Same for us, finance has slightly above average comp packages especially the bonus but in London it’s possible to get to 100K as an engineer outside of it it begins to drop drastically some tech hubs can have high salaries but Manchester for example tops out at around 80K and that’s also pretty hard to get.

Outside of the UK you might be lucky to get €50-60K even when working for US firms on average this includes Germany.

Some Nordic countries have higher salaries but the CoL is pretty steep.

Overall if you don’t include taxes it’s possible to get competitive salaries in the UK and some parts of Europe once you take into account income tax and VAT you’ll the race isn’t nearly as close anymore.

Also startups do not pay well at all and equity is nearly unheard off even for single digit non-founder employees.

CoL?

Seriously here in Norway getting over 100K € annually is becoming normal. If you are really talented, then you can even make 150k € annually. Freelancers make over 200k € annually. There is a huge shortage for developers these days, much thanks to "digital transformation" trend.

According to SSB, the 75th percentile for full-time system architects in private industry (the highest paid software developer category) in Norway in 2017 was $103K/year. This is close to the 50th percentile for all software engineers in US in 2017, which was $104K according to BLS. The 50th percentile for system architects in Norway was $87K.

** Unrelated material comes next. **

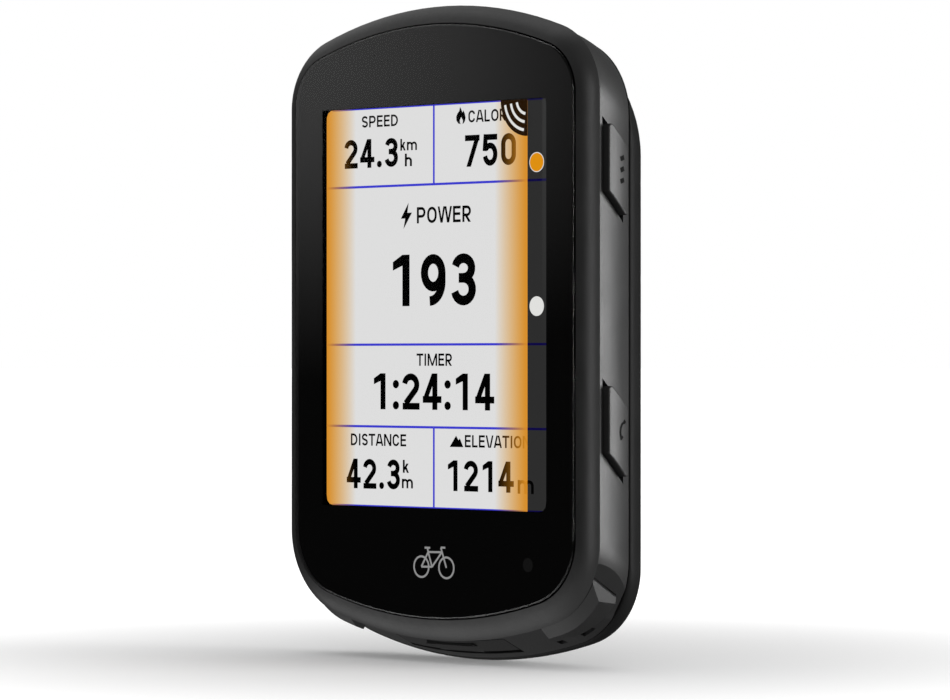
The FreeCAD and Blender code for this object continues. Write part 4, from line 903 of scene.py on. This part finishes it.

Norway has a higher cost of living due to the 25% VAT, and because the national (non-developer) median salary is so high. Not to mention vehicle and gasoline taxes.

Have you looked at the exchange rate to euros? That's 1M NOK. I think maybe you meant $, which would be 800K NOK, which sounds correct for Oslo.
The tax and cost of living in the Nordic countries is pretty steep even compared to the rest of Europe.